Eines der wichtigsten Entscheidungskriterien stellt das plattformübergreifende Design dar, wenn Unternehmen mehrere Server-Betriebssysteme parallel einsetzen. Nur bei einer möglichst breiten Plattformunterstützung lassen sich tatsächlich alle Systeme einbinden und die Vorteile eines zentralen Verzeichnisdienstes voll ausnutzen. Zu den Directories die wohl die meisten Betriebssysteme unterstützen, zählt zurzeit Novells "Edirectory". Neben Novell Netware läuft es unter Microsofts Windows NT/2000, Linux, Sun Solaris, Tru 64 Unix sowie IBM AIX und dürfte damit die Erfordernisse der meisten Unternehmen an ein Full Service Directory abdecken. Ausschließlich auf Windows-Servern ist dagegen Microsofts Active Directory (AD) einsetzbar. Deshalb kommt es insbesondere für Unternehmen mit einer reinen Microsoft-Server-Umgebung in Frage. "Iplanet IDS" widerum ist aufgrund seiner Netscape-Historie auf Web-Umgebungen spezialisiert, wohingegen "IBM Secureway" eher für Midrange-Systeme konzipiert ist: Neben Sun Solaris und Windows NT unterstützt dieses Verzeichnis AIX, OS/390 und OS/400.

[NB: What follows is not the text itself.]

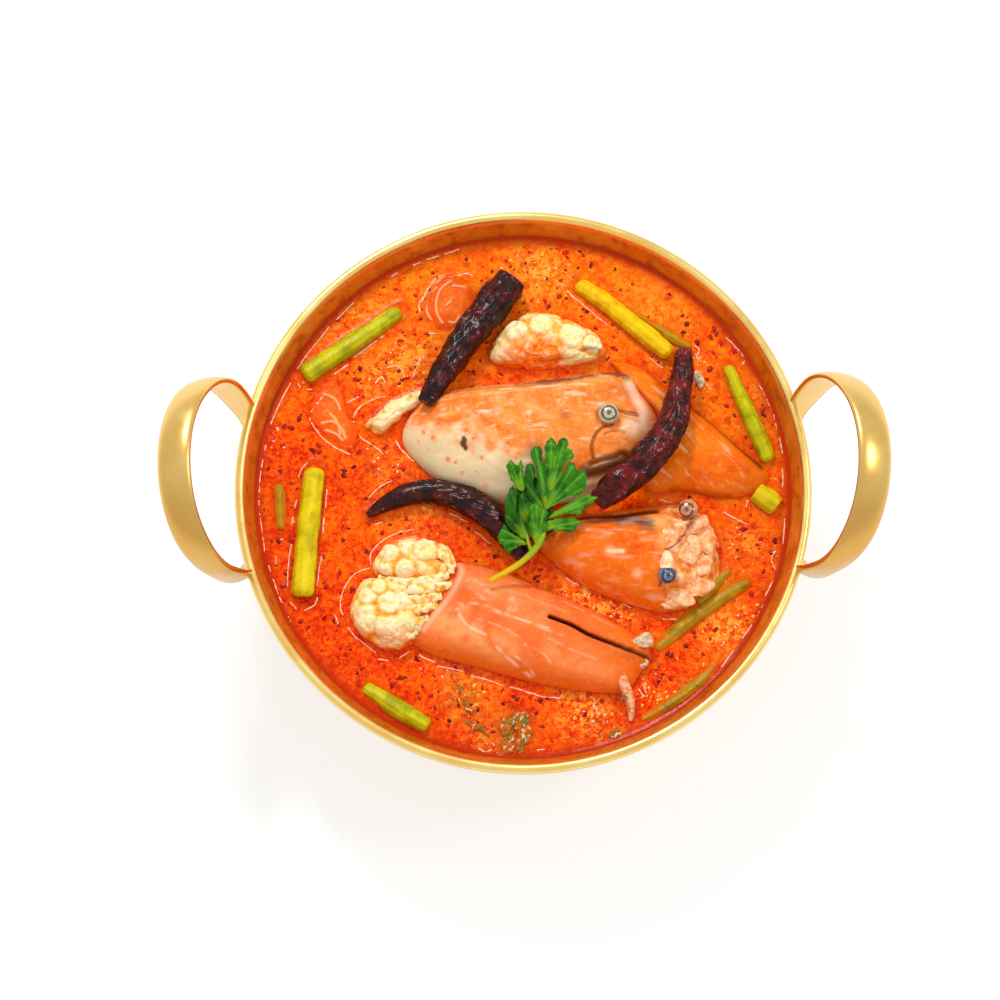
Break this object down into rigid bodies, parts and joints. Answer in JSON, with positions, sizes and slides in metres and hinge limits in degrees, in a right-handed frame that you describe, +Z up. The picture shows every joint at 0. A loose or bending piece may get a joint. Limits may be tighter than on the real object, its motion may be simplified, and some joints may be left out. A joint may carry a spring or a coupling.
{
  "type": "tom yum soup",
  "caption": "Tom yum soup with prawn pieces, dried chilies, green stems and coriander, filled to just below the rim of a flat-based brass pot with a loop handle on each side",
  "frame": {"origin": "middle of the pot's flat base, where it stands", "axes": "+Z up, +X towards the right handle, -Y towards the diner"},
  "size_m": [0.242, 0.2, 0.1099],
  "materials": {
    "brass": "satin brushed brass with a bright rim",
    "broth": "glossy opaque orange-red broth with red oil",
    "prawn_shell": "wet cooked prawn shell",
    "prawn_meat": "moist cooked prawn meat",
    "dried_chili": "wrinkled glossy dried chili skin",
    "green_stem": "moist cooked green stem",
    "coriander": "fresh leaf, slightly shiny",
    "mushroom": "soft mushroom soaked in broth"
  },
  "bodies": {
    "root": {"broth": "broth", "coriander_sprig": "coriander", "dried_chili_left": "dried_chili", "dried_chili_right": "dried_chili", "dried_chili_upper": "dried_chili", "green_stem_far_left": "green_stem", "green_stem_left": "green_stem", "green_stem_lower_left": "green_stem", "green_stem_right": "green_stem", "green_stem_short_right": "green_stem", "green_stem_upper_left": "green_stem", "green_stem_upper_right": "green_stem", "handle_left": "brass", "handle_right": "brass", "herb_front": "green_stem", "mushroom_left": "mushroom", "mushroom_upper": "mushroom", "pot": "brass", "prawn_head_right": "prawn_shell", "prawn_head_upper": "prawn_shell", "prawn_leg": "prawn_shell", "prawn_meat_back": "prawn_meat", "prawn_meat_front_lower": "prawn_meat", "prawn_meat_front_upper": "prawn_meat", "prawn_meat_left": "prawn_meat", "prawn_shell_front": "prawn_shell", "prawn_shell_right": "prawn_shell"}
  },
  "joints": []
}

Für Großunternehmen ist ferner die Frage nach der Skalierbarkeit von entscheidender Bedeutung. Die meisten gängigen Directories skalieren lediglich bis zu mehreren Millionen Objekten. So erreichen etwa Iplanet oder AD mit jeweils maximal zehn Millionen Objekten ihre Grenzen. Wesentlich weiter kommen andere Produkte wie etwa das Edirectory. Hier sind Verzeichnisbäume mit bis zu einer Milliarde Objekte realisierbar, wobei jeder einzelne Server mehrere hundert Millionen Einträge enthalten kann.

Standards und Konnektoren

Ein weiteres Augemerk bei der Wahl des passenden Verzeichnisdienstes sollte dem Zusammenspiel zwischen Verzeichnisdienst und Applikationen gelten. Für den Zugriff und den Austausch auf und von Directory-Daten kommt hier meist Lightweight Directory Access Protocol (LDAP) zum Einsatz, von dem im folgenden Absatz noch die Rede sein wird. Zusätzlich zu LDAP sind jedoch meist weitere Konnektoren, Schnittstellen und Protokolle erforderlich, um die Anbindung an möglichst viele Applikationen und/oder weitere Directories zu ermöglichen. Neben LDAP und dem Directory Access Protocol (DAP) gehören hierzu auch die NDS-API, das Active Directory Services Interface (ADSI), Radius, ODBC und JDBC, http und natürlich XML, um nur einige zu nennen. Je größer diese Auswahl ist, desto einfacher ist es für ein Unternehmen, weitere Applikationen zu integrieren oder eigene verzeichnisbasierende Anwendungen zu erstellen. Der Einsatz offener Standards an Stelle proprietärer Formate erleichtert zudem das Entwickeln von verzeichnisbasierten Lösungen.

Grenzen von LDAP

Allgemein üblich ist heute der Zugriff auf Verzeichnisdaten via LDAP, das sich als De-facto-Standard etabliert hat. Das Protokoll ist eine vereinfachte Variante des ursprünglichen Directory Access Protocol (DAP), das für den Zugriff auf X.500-Directories entwickelt wurde. DAP erwies sich nämlich im Alltagseinsatz als zu komplex und konnte sich daher nicht durchsetzen. In der aktuellen Version 3 (LDAPv3) beschreibt LDAP ein Protokoll für den Zugriff von TCP/IP-Clients über einen LDAP-Server auf ein X.500-kompatibles Verzeichnis. Nahezu alle gängigen Directory-Produkte haben LDAP implementiert - Novells Edirectory ebenso wie Microsofts Active Directory, Critical Path oder Iplanet.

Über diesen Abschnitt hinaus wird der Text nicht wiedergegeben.